My introduction to the pocket transit came in the mid-1970s while studying geology in college. We learned strike and dip measurement techniques early on in the field methods class, and later during our summer field geology course we ranged across the southwestern United States, making thousands of strike and dip measurements in an effort to understand the geologic processes that formed the unique landscape of that region. I saw the pocket transit as a useful but fairly limited device, suited only to the field geologist. Years later while attending a course at the Defense Mapping School at Fort Belvior, Virginia, our class got an intensive block of instruction on the use of the pocket transit not just for strike and dip measurement but for height determination, precise azimuth determination, basic plane table survey work and rough site layout. I finally saw the full potential of the pocket transit and purchased my first one soon after. That pocket transit has seen service in Kuwait, Honduras, Panama, Germany, Bosnia, Korea and across the US. It has been a constant companion on hundreds of field surveys, assisting with tasks like mapping out refugee camps on the Empire Range area of the Panama Canal Zone, measuring road grades along the Pan-American Highway in Honduras and fixing North Korean observation point locations along the Korean DMZ.
A composite body pocket transit by Brunton (known as the Comp-Pro)

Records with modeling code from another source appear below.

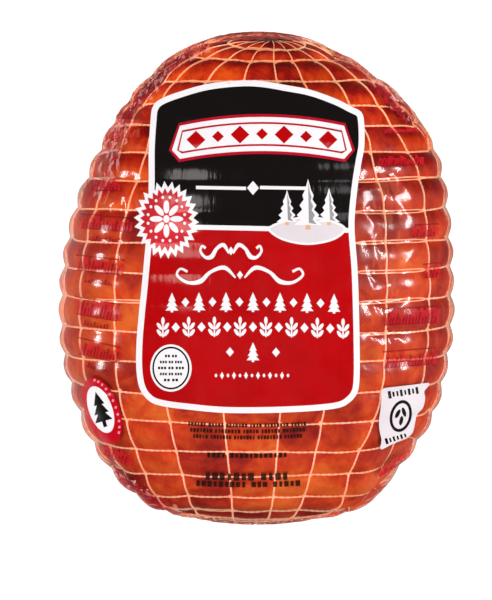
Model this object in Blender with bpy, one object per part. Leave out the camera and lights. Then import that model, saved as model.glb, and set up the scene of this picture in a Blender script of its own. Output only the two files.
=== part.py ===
"""Whole boneless ham, cooked in an elastic net and sealed in a tight clear bag.

The ham lies on its back with its broad face up: +Y is the tapered upper end, +X the right-hand side and
+Z up, in metres. The origin is at the bottom centre. The bag touches the net and the meat all over, so the
whole pack is one closed body: an egg-shaped loaf whose outline, thickness and net grooves come from the
sizes below.
"""

import math

import bmesh
import bpy
import numpy as np

# Outline, seen from above. The widest place, the waist, lies a little towards the blunt foot end.
HALF_WIDTH = 0.1206
HALF_DEPTH = 0.0800
WAIST_Y = -0.0168
TOP_REACH = 0.1668
FOOT_REACH = 0.1332
TOP_POWER = 2.20
FOOT_POWER = 2.35

# The shoulder leans towards +X: a smooth sideways drift of the middle line.
LEAN = 0.0067
LEAN_Y = 0.0840
LEAN_SPREAD = 0.0458

# Lying on its back: height of the middle above the table. It is less than HALF_DEPTH, which leaves a
# flattened patch to rest on.
MID_HEIGHT = 0.0740
# The rings of the net lean over by this angle, lower on the upper face than on the back.
RING_LEAN = math.radians(4.0)

# The net: rings around the ham, and long threads from end to end.
RING_START = 0.0064  # along the surface from the foot end to the first ring
RING_PITCH = 0.0185  # widest spacing of the rings
RING_TAPER = 0.000041  # how fast the spacing shrinks towards both ends
RING_MIDDLE = 8.6
THREADS = 20
RING_GROOVE = 0.0022
THREAD_GROOVE = 0.0009

# Grid of the closed body.
STEPS_PER_RING = 3
STEPS_PER_THREAD = 3
PROFILE_STEPS = 6000


def profile(along):
    """Middle line of the upper face. along runs from -1 at the foot tip to 1 at the top tip. Gives Y and the
    share of the full width and depth there."""
    angle = np.abs(along) * math.pi / 2
    power = np.where(along > 0, TOP_POWER, FOOT_POWER)
    reach = np.where(along > 0, TOP_REACH, FOOT_REACH)
    y = WAIST_Y + np.sign(along) * reach * np.sin(angle) ** (2 / power)
    return y, np.cos(angle) ** (2 / power)


def arc_table():
    """Length along the middle line of the upper face, for each value of along."""
    along = np.linspace(-1.0, 1.0, PROFILE_STEPS + 1)
    y, share = profile(along)
    steps = np.hypot(np.diff(y), np.diff(HALF_DEPTH * share))
    return along, np.concatenate([[0.0], np.cumsum(steps)])


def ring_places(length):
    """Where the rings cross the middle line, as lengths from the foot tip."""
    places = [RING_START]
    while True:
        pitch = RING_PITCH - RING_TAPER * (len(places) - 1 - RING_MIDDLE) ** 2
        if places[-1] + pitch > length - 0.004:
            return places
        places.append(places[-1] + pitch)


def grid_places(rings, length):
    """Every ring, with STEPS_PER_RING equal steps between two rings and two steps at either tip."""
    places = [0.0, rings[0] / 2]
    for low, high in zip(rings, rings[1:]):
        for step in range(STEPS_PER_RING):
            places.append(low + (high - low) * step / STEPS_PER_RING)
    places += [rings[-1], (rings[-1] + length) / 2, length]
    return places


def body_point(along, turn, ring_phase, thread_phase):
    """A point of the bag. turn is the angle around the Y axis, from +Z towards +X. A phase is 0 on a ring or
    a long thread and 0.5 half-way to the next."""
    y, share = (float(v) for v in profile(np.array(along)))
    fade = min(1.0, share / 0.45)
    groove = RING_GROOVE * (0.5 + 0.5 * math.cos(2 * math.pi * ring_phase)) ** 1.3
    groove += THREAD_GROOVE * (0.5 + 0.5 * math.cos(2 * math.pi * thread_phase)) ** 2
    swell = 0.0007 - groove * fade
    lean = LEAN * math.exp(-(((y - LEAN_Y) / LEAN_SPREAD) ** 2))
    x = lean * share**0.25 + (HALF_WIDTH * share + swell * fade) * math.sin(turn)
    z = (HALF_DEPTH * share + swell * fade) * math.cos(turn)
    y -= math.tan(RING_LEAN) * z
    return x, y, max(0.0, MID_HEIGHT + z)


def make_pack(collection):
    along_table, arc = arc_table()
    length = float(arc[-1])
    rings = ring_places(length)
    places = grid_places(rings, length)
    rows = len(places) - 1
    columns = THREADS * STEPS_PER_THREAD

    bm = bmesh.new()
    bmesh.ops.create_uvsphere(bm, u_segments=columns, v_segments=rows, radius=1.0)
    for vert in bm.verts:
        row = rows - round(math.acos(max(-1.0, min(1.0, vert.co.z))) / math.pi * rows)
        column = round(math.atan2(vert.co.y, vert.co.x) / (2 * math.pi) * columns)
        place = places[row]
        along = float(np.interp(place, arc, along_table))
        nearest = min(abs(place - ring) for ring in rings)
        vert.co = body_point(
            along,
            2 * math.pi * column / columns,
            nearest / RING_PITCH,
            (column % STEPS_PER_THREAD) / STEPS_PER_THREAD,
        )
    low = [min(v.co[i] for v in bm.verts) for i in range(3)]
    high = [max(v.co[i] for v in bm.verts) for i in range(3)]
    for vert in bm.verts:
        vert.co.x -= (low[0] + high[0]) / 2
        vert.co.y -= (low[1] + high[1]) / 2
    bmesh.ops.triangulate(bm, faces=bm.faces, quad_method="SHORT_EDGE")

    mesh = bpy.data.meshes.new("bagged_ham")
    bm.to_mesh(mesh)
    bm.free()
    mesh.shade_smooth()
    pack = bpy.data.objects.new("bagged_ham", mesh)
    collection.objects.link(pack)

    material = bpy.data.materials.new("bagged_ham")
    material.use_nodes = True
    shader = material.node_tree.nodes["Principled BSDF"]
    shader.inputs["Base Color"].default_value = (0.52, 0.12, 0.03, 1.0)
    shader.inputs["Roughness"].default_value = 0.25
    shader.inputs["Metallic"].default_value = 0.0
    mesh.materials.append(material)
    return pack


def main():
    for ob in list(bpy.data.objects):
        bpy.data.objects.remove(ob, do_unlink=True)
    collection = bpy.data.collections.new("black_forest_ham")
    bpy.context.scene.collection.children.link(collection)
    make_pack(collection)


main()
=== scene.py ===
"""Looks of a whole boneless ham, cooked in an elastic net and sealed in a tight clear printed bag.

The ham lies on its back, +Z up, +Y towards its tapered upper end, in metres. Three layers follow one
formula for the loaf: the meat, quilted by the net; the net itself, rings and long threads; and the clear film
over them. The print is laid onto the film, and is made of plain fields and generic shapes.
"""

import math

import bpy
import numpy as np
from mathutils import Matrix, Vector
from mathutils.bvhtree import BVHTree
from mathutils.geometry import delaunay_2d_cdt
from mathutils.interpolate import poly_3d_calc


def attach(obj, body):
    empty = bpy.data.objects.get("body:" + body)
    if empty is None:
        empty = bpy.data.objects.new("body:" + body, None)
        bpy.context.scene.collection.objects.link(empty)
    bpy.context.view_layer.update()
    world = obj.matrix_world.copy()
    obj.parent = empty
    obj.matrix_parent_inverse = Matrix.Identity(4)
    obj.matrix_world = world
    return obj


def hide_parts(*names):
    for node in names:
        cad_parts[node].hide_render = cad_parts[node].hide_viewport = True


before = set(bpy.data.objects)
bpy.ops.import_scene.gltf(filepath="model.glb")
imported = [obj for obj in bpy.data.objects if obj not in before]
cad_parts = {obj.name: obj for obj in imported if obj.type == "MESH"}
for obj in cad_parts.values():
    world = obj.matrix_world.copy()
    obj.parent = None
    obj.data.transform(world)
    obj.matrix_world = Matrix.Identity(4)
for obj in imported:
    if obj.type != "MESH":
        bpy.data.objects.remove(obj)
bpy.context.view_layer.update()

# ---------------------------------------------------------------- the loaf, as in the CAD part
HALF_WIDTH = 0.1206
HALF_DEPTH = 0.0800
WAIST_Y = -0.0168
TOP_REACH = 0.1668
FOOT_REACH = 0.1332
TOP_POWER = 2.20
FOOT_POWER = 2.35
LEAN = 0.0067
LEAN_Y = 0.0840
LEAN_SPREAD = 0.0458
MID_HEIGHT = 0.0740
RING_LEAN = math.radians(4.0)
RING_PITCH = 0.0185
# Where the net's rings cross the middle of the upper face, along the surface from the foot tip.
RING_PLACES = 0.001 * np.array(
    [6.4, 21.8, 38.1, 54.6, 71.8, 88.8, 107.9, 126.5, 144.9, 162.7, 181.1, 198.8, 216.5, 235.5, 254.3, 271.7, 289.1,
     302.7, 319.6, 335.6, 347.0]
)  # fmt: skip
PROFILE_STEPS = 6000

# Angles of the long threads around the loaf, from +Z towards +X. The elastic net is stretched unevenly.
THREAD_TURNS = np.radians(
    [-168, -154, -141, -128, -115, -103, -64, -46, -28.5, -10, 7.5, 20.5, 41, 61, 103, 116, 129, 142, 157, 172]
)

# The photograph's frame, used to place the print: pixels, metres per pixel at mid height, camera height.
FRAME_W, FRAME_H = 492, 600
PIXEL = 0.000611
CAMERA_HEIGHT = 2.6
LOOK_X, LOOK_Y = 256.5, 277.5  # the loaf's centre, in pixels


def profile(along):
    angle = np.abs(along) * math.pi / 2
    power = np.where(along > 0, TOP_POWER, FOOT_POWER)
    reach = np.where(along > 0, TOP_REACH, FOOT_REACH)
    y = WAIST_Y + np.sign(along) * reach * np.sin(angle) ** (2 / power)
    return y, np.cos(angle) ** (2 / power)


ALONG = np.linspace(-1.0, 1.0, PROFILE_STEPS + 1)
Y_AT, SHARE_AT = profile(ALONG)
ARC = np.concatenate([[0.0], np.cumsum(np.hypot(np.diff(Y_AT), np.diff(HALF_DEPTH * SHARE_AT)))])
LENGTH = float(ARC[-1])
WAIST = PROFILE_STEPS // 2
WAIST_PLACE = float(ARC[WAIST])


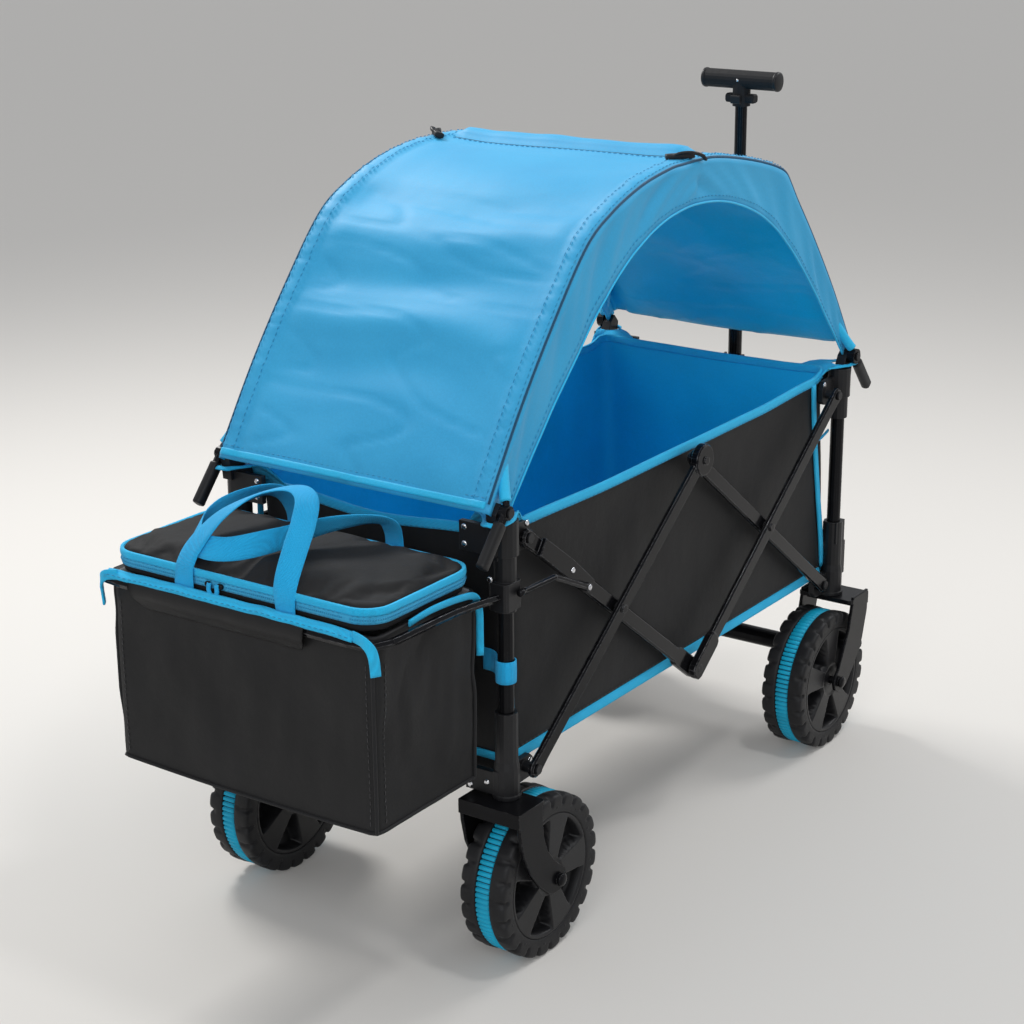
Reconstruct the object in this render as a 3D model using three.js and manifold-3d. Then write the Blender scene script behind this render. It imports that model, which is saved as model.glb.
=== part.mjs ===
// Folding pull wagon: a steel frame on four wide wheels that folds lengthwise on side scissors,
// a sewn open-top tub, a two-part arched canopy, a cooler bag on a rack and a telescoping pull handle.
// Millimetres. Origin on the floor under the middle of the overall box, +Z up, long axis on Y,
// cooler-bag end at -Y and pull-handle end at +Y. Pieces are drawn about the middle of the wheelbase,
// and the finished group is moved so that the origin lies under the middle of the overall box.
import * as THREE from 'three';
import { mergeVertices } from 'three/addons/utils/BufferGeometryUtils.js';
import Module from 'manifold-3d';

const wasm = await Module();
wasm.setup();

// ---- driving dimensions --------------------------------------------------------------------
const POST_X = 215; // corner posts, from the middle
const POST_Y = 450;
const PIVOT_Y = 410; // scissor end pivots, just inside the posts
const PIVOT_LOW = 262;
const PIVOT_HIGH = 572;
const POST_R = 10.5; // lower, outer post tube
const POST_BORE = 9.6;
const INNER_R = 9.1; // upper tube that telescopes in the post
const SLEEVE_BORE = 10.9;
const INNER_PLANE = [215, 224]; // the two planes that the scissor bars lie in
const OUTER_PLANE = [226, 235];
const BAR_HALF = 11;
const PIN_R = 3.9;
const HOLE_R = 4.1;
const WHEEL_R = 110;
const WHEEL_Y = 400;
const WHEEL_HALF = 33;
const BAND_HALF = 10.2;
const AXLE_R = 5.8;
const TUB_X = 204;
const TUB_Y = 432;
const TUB_FLOOR = 276;
const TUB_WALL = 5;
const BAG_X = 211;
const BAG_FRONT = -704;
const BAG_BACK = -500;
const BAG_FLOOR = 280;
const BAG_RIM = 530;
const RACK_R = 5.5;
const CANOPY_X = 217;
const CANOPY_SHEET = 3;
const CANOPY_PIVOT = [468, 622]; // foot pivot, as |y| and z
const RIDGE_Z = 972;
const POLE_X = 208;
const POLE_R = 4.5;
const HANDLE_Y = 505;
const HANDLE_PIVOT_Z = 238;
const GRIP_Z = 1025.5;
const WHEELBASE_SHIFT = 97.8; // from the middle of the overall box to the middle of the wheelbase

// ---- materials -----------------------------------------------------------------------------
const paint = (color, roughness, metalness) => new THREE.MeshStandardMaterial({ color, roughness, metalness });
const blackMetal = paint(0x1b1b1d, 0.35, 0.6);
const blackPlastic = paint(0x222224, 0.6, 0);
const treadRubber = paint(0x262628, 0.75, 0);
const bandRubber = paint(0x2a9cc4, 0.55, 0);
const blueFabric = paint(0x3f97cf, 0.8, 0);
const blackFabric = paint(0x242427, 0.85, 0);

// ---- closed solids -------------------------------------------------------------------------
function welded(geometry) {
  const plain = geometry.clone();
  plain.deleteAttribute('normal');
  plain.deleteAttribute('uv');
  const g = mergeVertices(plain, 1e-4);
  const kept = [];
  const index = g.index.array;
  for (let i = 0; i < index.length; i += 3) {
    const [a, b, c] = [index[i], index[i + 1], index[i + 2]];
    if (a !== b && b !== c && c !== a) kept.push(a, b, c);
  }
  const p = g.attributes.position;
  const at = (k) => new THREE.Vector3().fromBufferAttribute(p, k);
  let volume = 0;
  for (let i = 0; i < kept.length; i += 3) {
    volume += at(kept[i]).dot(at(kept[i + 1]).cross(at(kept[i + 2])));
  }
  if (volume < 0) kept.reverse();
  g.setIndex(kept);
  return g;
}

function solid(geometry) {
  const g = welded(geometry);
  return new wasm.Manifold(new wasm.Mesh({
    numProp: 3,
    vertProperties: new Float32Array(g.attributes.position.array),
    triVerts: new Uint32Array(g.index.array),
  }));
}

const join = (...solids) => wasm.Manifold.union(solids);
const cut = (from, ...solids) => wasm.Manifold.difference([from, ...solids]);

function box(x0, x1, y0, y1, z0, z1) {
  const g = new THREE.BoxGeometry(x1 - x0, y1 - y0, z1 - z0);
  return solid(g.translate((x0 + x1) / 2, (y0 + y1) / 2, (z0 + z1) / 2));
}

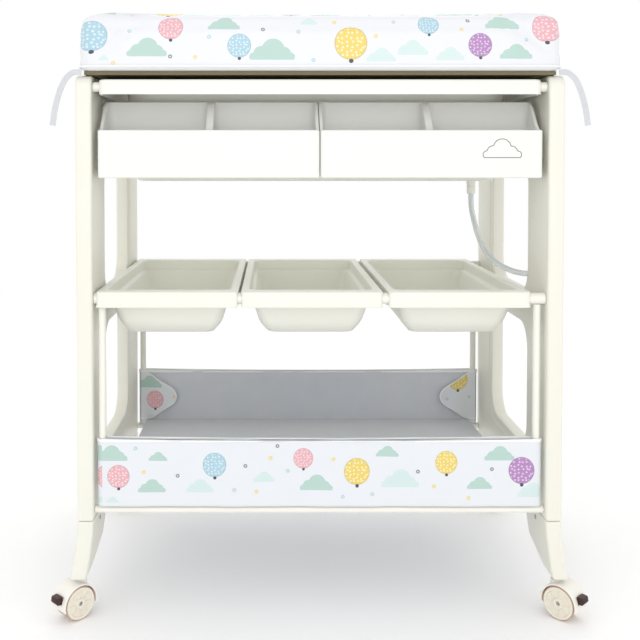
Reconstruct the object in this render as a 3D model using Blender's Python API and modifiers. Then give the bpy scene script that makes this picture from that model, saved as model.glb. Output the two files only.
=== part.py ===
"""Bath and changing station: two moulded side frames on castors, a bath tub with a
hinged changing mat over it, two pull-off trays, three hanging bins and a low fabric basket.

Metres, +Z up. The origin is on the floor under the middle of the station, X runs to its
right and the front faces -Y. Depths are measured back from the front face of the legs.
"""

import math

import bpy
import bmesh
from mathutils import Matrix, Vector

# ---------------------------------------------------------------- driving dimensions
GAP = 0.0003                # left between pieces that touch
FRAME_DEPTH = 0.490         # front face of the front legs to rear face of the rear legs
FRONT_Y = -FRAME_DEPTH / 2
INNER_X = 0.366             # inner face of a side frame
FRAME_THICK = 0.026
OUTER_X = INNER_X + FRAME_THICK
LEG_DEPTH = 0.122
FRAME_TOP = 0.883
FRAME_BOTTOM = 0.162        # seam between side frame and feet
FRAME_CORNER = 0.018        # radius of the upper corners, seen from the side
FRAME_EDGE = 0.003
UPPER_WINDOW = (0.515, 0.748)
LOWER_WINDOW = (0.243, 0.460)
WINDOW_RADIUS = 0.045

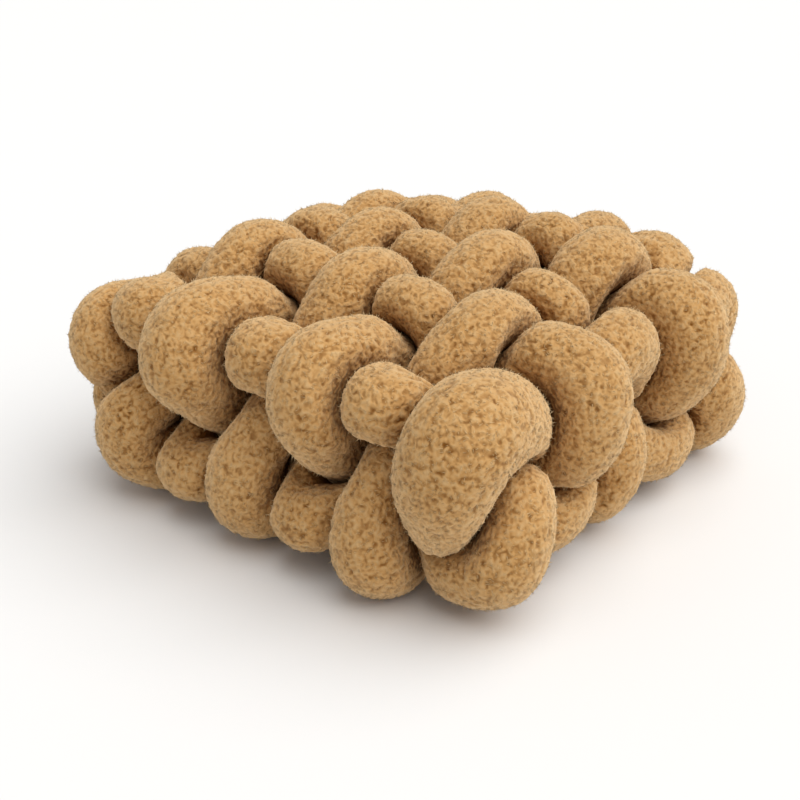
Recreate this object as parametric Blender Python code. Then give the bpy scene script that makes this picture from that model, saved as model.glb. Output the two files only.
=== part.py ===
"""Knot cushion: stuffed fabric tubes woven round a flattened square pillow.

Seven tubes run along X and five along Y. Each is closed on itself: it goes over the top, round both
sides and back underneath, and passes over and under the tubes that cross it. Every crossing is a
control point of the tubes' centrelines. A tube is fat where it lies outside its neighbour, slimmer
where it is tucked in, and pressed flat wherever it meets another tube or the surface it lies on.

Units are metres, +Z is up, and the origin is under the middle of the cushion, on the surface.
Run with: blender --background --python part.py
"""
import math
from collections import namedtuple

import bmesh
import bpy
import numpy as np

# ---------------------------------------------------------------- driving dimensions
X_TUBES = 7                # tubes that run along X, side by side along Y
Y_TUBES = 5                # tubes that run along Y, side by side along X
X_TUBE_PITCH = 0.058       # from one X tube to the next, along Y
Y_TUBE_PITCH = 0.079       # from one Y tube to the next, along X
MIDDLE_HEIGHT = 0.093      # the cushion's middle plane above the surface it lies on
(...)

The Brunton pocket transit doesn’t measure horizontal angles as well as a conventional transit, it doesn’t measure vertical angles angles as well as a theodolite, sextant or even an Abney hand level. If you need to shoot azimuths using handheld techniques the Army lensatic compass is a better tool. However, the pocket transit does all of these tasks well enough, and puts everything needed into a compact, easy to carry package that really does fit into your pocket. (In his patent application David Brunton noted that the instrument fits nicely into a vest pocket – therefore the name pocket transit).